If your "Swiped Away" rate is above 40%, your opening 3 seconds are failing regardless of how strong the rest of the video is. The content never gets a chance.
It is also worth reading about the most common mistakes killing watch time on faceless channels more broadly, since several of the patterns that hurt retention later in a video start with a weak or misleading hook in the first place.
Testing and Iterating Your Hooks With Real Data
The creators who grow fastest treat hooks as a variable to test systematically, not a one-time creative decision.
A simple framework:
- Publish two similar videos in the same week with different hook structures on the same underlying topic.
- In YouTube Studio, go to Content, select your Short, and check the "Viewed vs. Swiped Away" metric under engagement. Aim for 75% or higher.
- Look at the audience retention curve at the 3-second mark. A sharp drop there means the hook failed. A gradual decline means the hook held but the pacing or content drifted.
- Note the hook type that held better, replicate it across your next five videos, then test again.
Shortimize's guide to analyzing Shorts performance (Oct 2025) puts it simply: if 1,000 people see your video in the feed and only 300 watch it, that is a 30% view-through rate. That is your hook failing, not your content.
Platforms like Virvid make this testing faster by letting you generate multiple video variations quickly, so you can publish and collect data without spending hours on production for each experiment.

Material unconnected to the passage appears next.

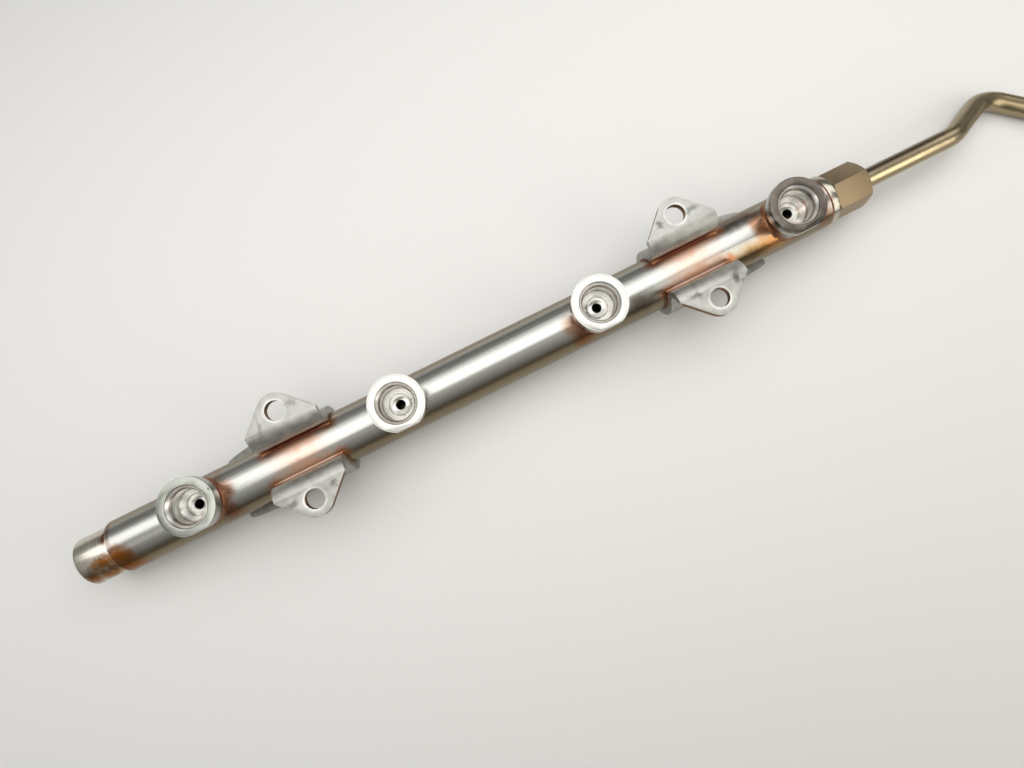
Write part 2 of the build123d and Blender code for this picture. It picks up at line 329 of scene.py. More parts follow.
def make_camera(sizes):
    """Looks down on the rail, turned so that it runs up to the right."""
    lean_x, lean_y = sizes.lean
    to_camera = Matrix.Rotation(sizes.roll, 3, "Z")
    to_camera @= Matrix.Rotation(lean_x, 3, "X") @ Matrix.Rotation(lean_y, 3, "Y")
    data = bpy.data.cameras.new("camera")
    data.lens = sizes.lens
    data.sensor_width = 36.0
    data.clip_start = 0.01
    camera = bpy.data.objects.new("camera", data)
    camera.matrix_world = Matrix.Translation(sizes.eye) @ to_camera.transposed().to_4x4()
    bpy.context.scene.collection.objects.link(camera)
    bpy.context.scene.camera = camera


def make_lamp(name, place, size, watts, colour):
    """A softbox, with its size along and across the rail, that leans over to face the rail."""
    data = bpy.data.lights.new(name, "AREA")
    data.shape = "RECTANGLE"
    data.size, data.size_y = size
    data.energy = watts
    data.color = linear(colour)[:3]
    lamp = bpy.data.objects.new(name, data)
    lean = atan2(place[1], place[2] - AXIS_MM * MM)
    lamp.matrix_world = Matrix.Translation(place) @ Matrix.Rotation(-lean, 4, "X")
    bpy.context.scene.collection.objects.link(lamp)


def matte_paper(colour):
    """Pale matte paper sweep: no gloss, with a faint tooth of about 2.5 mm so that it shows."""
    material, tree, in_mm = new_material("matte_paper")
    tooth = add(tree, "ShaderNodeTexNoise", {"Vector": in_mm, "Scale": 0.4, "Detail": 6.0})
    bump = add(tree, "ShaderNodeBump", {"Strength": 0.04, "Distance": 0.5 * MM, "Height": tooth})
    paper = add(tree, "ShaderNodeBsdfPrincipled",
                {"Base Color": colour, "Roughness": 0.85, "Normal": bump})
    add(tree, "ShaderNodeOutputMaterial", {"Surface": paper})
    return material


def studio_room(sizes):
    """A plain room that is dimmer at its walls than at its ceiling, so that metal has contrast."""
    world = bpy.data.worlds.new("studio_room")
    world.use_nodes = True
    tree = world.node_tree
    tree.nodes.clear()
    look = add(tree, "ShaderNodeTexCoord")
    part = add(tree, "ShaderNodeSeparateXYZ", {0: look.outputs["Generated"]})
    level = add(tree, "ShaderNodeMapRange",
                {"Value": part.outputs["Z"], 1: 0.0, 2: 1.0, 3: sizes.horizon, 4: sizes.ceiling})
    room = add(tree, "ShaderNodeBackground", {"Color": linear("#F6F5F2"), "Strength": level})
    add(tree, "ShaderNodeOutputWorld", {"Surface": room})
    return world


class FUELRAIL_OT_stage(bpy.types.Operator):
    """Floor, lamps, surroundings and camera"""
    bl_idname = "fuelrail.stage"
    bl_label = "Stage"

    def execute(self, context):
        sizes = context.scene.fuelrail_stage
        make_camera(sizes)
        bm = bmesh.new()
        bmesh.ops.create_grid(bm, x_segments=1, y_segments=1, size=3.0)
        bmesh.ops.translate(bm, verts=bm.verts, vec=(0, 0, CAD_BOX[0][2]))
        floor = mesh_object("floor", bm)
        dress(floor, matte_paper(sizes.floor_colour))
        # each softbox: its name, middle, size along and across the rail, power and colour
        for name, place, size, watts, colour in (
                ("key_softbox", (0.10, 0.165, 0.30), (1.20, 0.24), sizes.key, "#FFFFFF"),
                ("top_softbox", (0.015, 0.0, 0.30), (0.52, 0.115), sizes.top, "#FFFFFF"),
                ("side_softbox", (0.55, -0.45, 0.36), (0.50, 0.60), sizes.side, "#FFFAF0"),
                ("fill_softbox", (-0.35, -0.33, 0.90), (1.40, 0.32), sizes.fill, "#FFFAF2")):
            make_lamp(name, place, size, watts, colour)
        context.scene.world = studio_room(sizes)
        context.scene.view_settings.view_transform = "Standard"
        return {"FINISHED"}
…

Start With the Hook, Then Build the Rest
Pick one of the five structures, apply it to your next video, and publish it today. Then open YouTube Studio 24 hours later and look at your VVSA ratio. That single number will tell you more about your hooks than any amount of theory.
The data is clear: Shorts that survive the first 3 seconds go wide. Shorts that do not get buried before most people ever see them. Write the hook first, every time.